# Riding Theme Song?



## rottenweiler (Apr 16, 2009)

No but it sounds like a good idea. I can't stand NOT having music around, always have a radio playing in the background. So I'll have to think of one for myself now too! What type of music are you into?


----------



## Brighteyes (Mar 8, 2009)

I thought I was the only one with a theme song? 

Bones Shatter by Hedley


----------



## jsandberg (Jan 11, 2011)

It sounds really silly but I find it fun and relaxing to sing (sometimes out loud) the Bonanza Theme while riding. sometimes my Horse will sing along with a nice little whinny  It makes me feel like I am on some adventure


----------



## Zimpatico (Nov 5, 2010)

BrightEyes, that song might bring back my fear issues! I'd keep focusing on the bones shatter lines...ha ha!!!!!! BTW, love your avatar.


----------



## Scoutrider (Jun 4, 2009)

My "riding theme song" changes from gait to gait and horse to horse. :lol: Different rhythms fit different horses and different movements. Holding something steady like a song in your head can also help your horse find a balanced rhythm, on top of relaxing you and helping you move with, not fight against, the horse's natural rhythm.
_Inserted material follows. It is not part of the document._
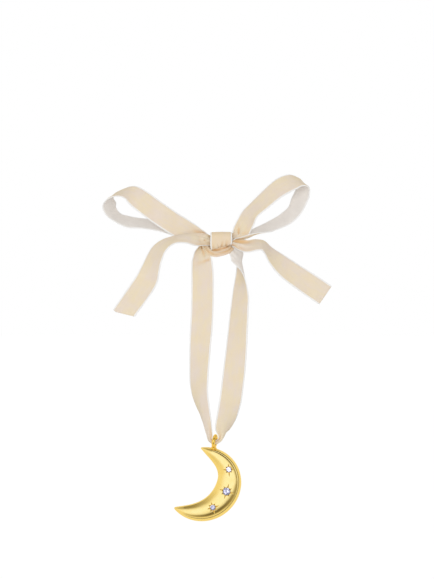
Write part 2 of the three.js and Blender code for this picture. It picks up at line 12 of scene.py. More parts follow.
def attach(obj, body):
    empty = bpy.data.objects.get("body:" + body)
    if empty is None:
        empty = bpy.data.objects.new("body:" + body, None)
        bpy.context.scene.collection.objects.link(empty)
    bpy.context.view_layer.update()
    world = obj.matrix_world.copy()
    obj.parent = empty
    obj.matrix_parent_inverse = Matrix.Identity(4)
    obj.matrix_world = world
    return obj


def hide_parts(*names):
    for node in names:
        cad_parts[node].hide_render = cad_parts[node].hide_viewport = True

I like soundtrack music, for some reason... This really captures Scout's big swinging "We're goin' on a trail ride!!" walk.


----------



## drafts4ever (Sep 1, 2009)

Great for riding Legacy and practicing her lateral movement and circles and speed transitions. It has a great beat and I include lots of circles, serpentines, diagonal changes, shoulder in, bending lines, figure 8's. I used to dance to this song when I was a stripper so that might be why its' easy for me to "choreograph" riding to it. Good song anyway. 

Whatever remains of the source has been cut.